Troubleshooting multicast

Problem
Use the mping command to test whether your nodes can send and receive multicast packets. If the mping command fails, you need to identify what the problem is in your network environment.
Solution
To troubleshoot multicast problems in your network, review the following guidelines:
  • Review the documentation for the switches that are used for multicast communication.
  • Disable Internet Group Management Protocol (IGMP) snooping on the switches that are used for multicast communication.
    Note: If your network infrastructure does not allow IGMP snooping to be disabled permanently, you might be able to troubleshoot problems by temporarily disabling snooping on the switches, and then adding more network components one at a time.
  • Eliminate any cascaded switches between the nodes in the cluster. In other words, have only a single switch between the nodes in the cluster.

Troubleshooting unicast

Problem
By default, PowerHA SystemMirror uses unicast socket-based communications between nodes in the cluster.

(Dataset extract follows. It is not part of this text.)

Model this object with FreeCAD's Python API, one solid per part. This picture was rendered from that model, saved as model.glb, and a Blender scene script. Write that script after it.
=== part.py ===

If you are having problems with unicast communications, follow general network troubleshooting procedures. For example,:

  • Use the ifconfig and netstat commands to verify the IP address configuration and routing.
  • Use the ping and traceroute commands to verify that nodes and adapters can communicate.
If the problem cannot be identified, use the iptrace command to trace low-level packet activity.

Troubleshooting virtual local area networks

Problem

To troubleshoot VLAN interfaces defined to PowerHA SystemMirror and detect an interface failure, consider these interfaces as interfaces defined on single adapter networks.

In particular, list the network interfaces that belong to a VLAN in the ping_client_list variable in the /usr/es/sbin/cluster/etc/clinfo.rc script and run the clinfo command. Whenever a cluster event occurs, clinfo monitors and detects a failure of the listed network interfaces. Due to the nature of virtual local area networks, other mechanisms to detect the failure of network interfaces are not effective.